* begin *

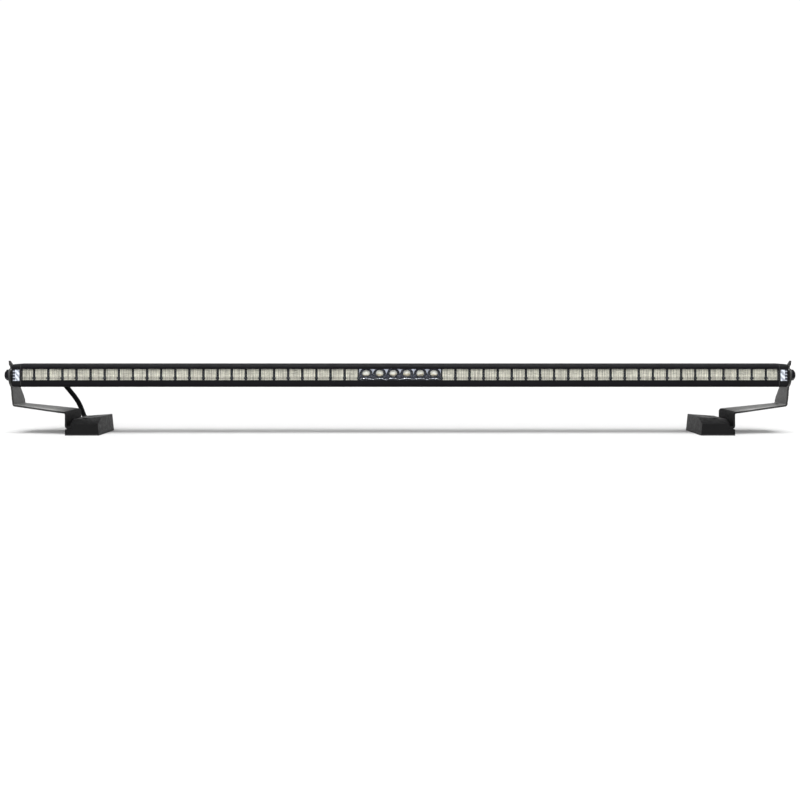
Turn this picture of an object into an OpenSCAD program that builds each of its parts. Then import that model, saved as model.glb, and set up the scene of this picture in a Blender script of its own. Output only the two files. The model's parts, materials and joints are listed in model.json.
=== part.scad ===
// Slim single-row LED light bar on two tilting end brackets.
// Units: millimetres. X runs along the bar, -Y is the side the light leaves, Z is up.
// The origin lies on the mounting surface, midway along and across the object.

/* [Bar] */
// Length of the bar over its end caps
bar_len = 1300; // [1000:1:1600]
// Height of the bar
bar_h = 38.5; // [34:0.5:50]
// Depth of the bar, with its rear fins
bar_d = 50; // [46:1:64]
// Height of the bar's underside above the mounting surface
bar_bottom = 81.2; // [72:0.1:110]
// Radius of the bar's long edges and of the end caps' outer corners
edge_r = 5; // [2:0.5:6]
// Length of an end cap
cap_len = 14.5; // [14:0.5:24]
// Thickness of the gasket behind an end cap
gasket_t = 1; // [0.5:0.1:2]

/* [Front window] */
// Height of the window between the housing's lips
window_h = 18.6; // [14:0.1:20]
// Height of the window's middle above the bar's underside
window_mid = 20.8; // [18:0.1:21]
// Thickness of the housing's front lips
lip_t = 1.6; // [1:0.1:3]
// Thickness of the front lens
lens_t = 3; // [2:0.1:4]
// Height that each lip holds of the lens
lens_grip = 2.7; // [2:0.1:3]
// Thickness of the seal behind the lens
seal_t = 0.8; // [0.5:0.1:1.5]

/* [Housing] */
// Height of the inner channels
channel_h = 20; // [18:0.1:21]
// Distance from the front face to the web that carries the LED boards
web_y = 24; // [23:0.5:28]
// Thickness of the web
web_t = 3; // [2:0.1:4]
// Depth of the rear channel that holds the driver
rear_channel_d = 12; // [11:0.5:15]
// Thickness of the wall behind the rear channel
back_wall = 3; // [2:0.1:4]
// Number of rear fins
fins = 6; // [4:1:8]
// Thickness of a rear fin
fin_t = 2.4; // [1.5:0.1:4]

/* [LEDs] */
// Number of spot cells in the middle
spot_cells = 6; // [2:2:10]
// Pitch of the spot cells
spot_pitch = 22.8; // [22:0.1:26]
// Pitch that the flood cells come near to
flood_pitch_goal = 23.5; // [20:0.1:28]
// Width of the bar between two flood cells
cell_wall = 2.3; // [1.5:0.1:4]
// Thickness of the LED boards
board_t = 1.6; // [1:0.1:2]
// Side of an LED package
led_w = 3.5; // [2:0.1:5]
// Thickness of the thermal pad
pad_t = 0.6; // [0.3:0.1:1]

/* [Pivot] */
// Distance of the tilt axis behind the front face
pivot_y = 22; // [20:0.5:26]
// Height of the tilt axis above the bar's underside
pivot_up = 19.3; // [17:0.1:20]
// Diameter of the pivot bolt's thread
pivot_d = 8; // [6:1:8]
// Diameter of the pivot bolt's shoulder, on which the bracket turns
shoulder_d = 10; // [9:0.5:12]
// Gap between end cap and bracket, filled by the isolator
bracket_gap = 3; // [2:0.5:5]
// Diameter of the lock screw
lock_d = 5; // [4:1:6]
// Distance of the lock screw behind the tilt axis
lock_r = 16; // [15.5:0.5:18]
// Greatest tilt each way, in degrees
tilt_max = 20; // [10:1:25]

/* [Bracket] */
// Thickness of the bracket's sheet
sheet_t = 3; // [2:0.5:4]
// Radius of the bracket's round head
head_r = 22.2; // [21.5:0.1:26]
// Height of the arm's underside at its outer end
arm_z = 47.4; // [44:0.1:56]
// Fall of the arm towards the foot, in degrees
arm_fall = 7; // [0:0.5:9]
// Distance from the bar's end back to the step-down plate
arm_reach = 87; // [70:1:110]
// Inside radius of the bends
bend_r = 2; // [1:0.5:4]

/* [Foot] */
// Width of the foot along the bar
foot_w = 57; // [50:0.5:70]
// Depth of the foot across the bar
foot_d = 94; // [88:1:120]
// Height of the foot at its outer end
foot_h = 25.9; // [23:0.1:34]
// Height of the lip that the bracket's flange lies on
lip_h = 10.5; // [9:0.5:14]
// Thickness of the rubber pad under the foot
pad_h = 2; // [1:0.5:4]
// Diameter of the foot's mounting holes
mount_hole_d = 6.6; // [5.5:0.1:8.5]
// Distance between the foot's two mounting holes
mount_pitch = 40; // [30:1:44]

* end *

### [JOB]
Each line above is to be repeated exactly.

### [TASK OUTPUT]
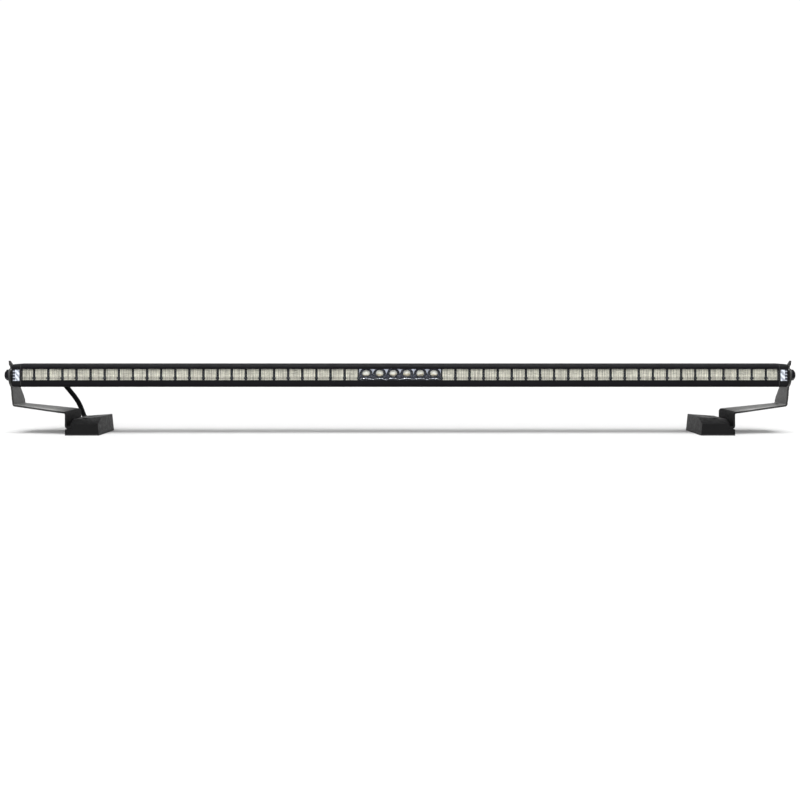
Turn this picture of an object into an OpenSCAD program that builds each of its parts. Then import that model, saved as model.glb, and set up the scene of this picture in a Blender script of its own. Output only the two files. The model's parts, materials and joints are listed in model.json.
=== part.scad ===
// Slim single-row LED light bar on two tilting end brackets.
// Units: millimetres. X runs along the bar, -Y is the side the light leaves, Z is up.
// The origin lies on the mounting surface, midway along and across the object.

/* [Bar] */
// Length of the bar over its end caps
bar_len = 1300; // [1000:1:1600]
// Height of the bar
bar_h = 38.5; // [34:0.5:50]
// Depth of the bar, with its rear fins
bar_d = 50; // [46:1:64]
// Height of the bar's underside above the mounting surface
bar_bottom = 81.2; // [72:0.1:110]
// Radius of the bar's long edges and of the end caps' outer corners
edge_r = 5; // [2:0.5:6]
// Length of an end cap
cap_len = 14.5; // [14:0.5:24]
// Thickness of the gasket behind an end cap
gasket_t = 1; // [0.5:0.1:2]

/* [Front window] */
// Height of the window between the housing's lips
window_h = 18.6; // [14:0.1:20]
// Height of the window's middle above the bar's underside
window_mid = 20.8; // [18:0.1:21]
// Thickness of the housing's front lips
lip_t = 1.6; // [1:0.1:3]
// Thickness of the front lens
lens_t = 3; // [2:0.1:4]
// Height that each lip holds of the lens
lens_grip = 2.7; // [2:0.1:3]
// Thickness of the seal behind the lens
seal_t = 0.8; // [0.5:0.1:1.5]

/* [Housing] */
// Height of the inner channels
channel_h = 20; // [18:0.1:21]
// Distance from the front face to the web that carries the LED boards
web_y = 24; // [23:0.5:28]
// Thickness of the web
web_t = 3; // [2:0.1:4]
// Depth of the rear channel that holds the driver
rear_channel_d = 12; // [11:0.5:15]
// Thickness of the wall behind the rear channel
back_wall = 3; // [2:0.1:4]
// Number of rear fins
fins = 6; // [4:1:8]
// Thickness of a rear fin
fin_t = 2.4; // [1.5:0.1:4]

/* [LEDs] */
// Number of spot cells in the middle
spot_cells = 6; // [2:2:10]
// Pitch of the spot cells
spot_pitch = 22.8; // [22:0.1:26]
// Pitch that the flood cells come near to
flood_pitch_goal = 23.5; // [20:0.1:28]
// Width of the bar between two flood cells
cell_wall = 2.3; // [1.5:0.1:4]
// Thickness of the LED boards
board_t = 1.6; // [1:0.1:2]
// Side of an LED package
led_w = 3.5; // [2:0.1:5]
// Thickness of the thermal pad
pad_t = 0.6; // [0.3:0.1:1]

/* [Pivot] */
// Distance of the tilt axis behind the front face
pivot_y = 22; // [20:0.5:26]
// Height of the tilt axis above the bar's underside
pivot_up = 19.3; // [17:0.1:20]
// Diameter of the pivot bolt's thread
pivot_d = 8; // [6:1:8]
// Diameter of the pivot bolt's shoulder, on which the bracket turns
shoulder_d = 10; // [9:0.5:12]
// Gap between end cap and bracket, filled by the isolator
bracket_gap = 3; // [2:0.5:5]
// Diameter of the lock screw
lock_d = 5; // [4:1:6]
// Distance of the lock screw behind the tilt axis
lock_r = 16; // [15.5:0.5:18]
// Greatest tilt each way, in degrees
tilt_max = 20; // [10:1:25]

/* [Bracket] */
// Thickness of the bracket's sheet
sheet_t = 3; // [2:0.5:4]
// Radius of the bracket's round head
head_r = 22.2; // [21.5:0.1:26]
// Height of the arm's underside at its outer end
arm_z = 47.4; // [44:0.1:56]
// Fall of the arm towards the foot, in degrees
arm_fall = 7; // [0:0.5:9]
// Distance from the bar's end back to the step-down plate
arm_reach = 87; // [70:1:110]
// Inside radius of the bends
bend_r = 2; // [1:0.5:4]

/* [Foot] */
// Width of the foot along the bar
foot_w = 57; // [50:0.5:70]
// Depth of the foot across the bar
foot_d = 94; // [88:1:120]
// Height of the foot at its outer end
foot_h = 25.9; // [23:0.1:34]
// Height of the lip that the bracket's flange lies on
lip_h = 10.5; // [9:0.5:14]
// Thickness of the rubber pad under the foot
pad_h = 2; // [1:0.5:4]
// Diameter of the foot's mounting holes
mount_hole_d = 6.6; // [5.5:0.1:8.5]
// Distance between the foot's two mounting holes
mount_pitch = 40; // [30:1:44]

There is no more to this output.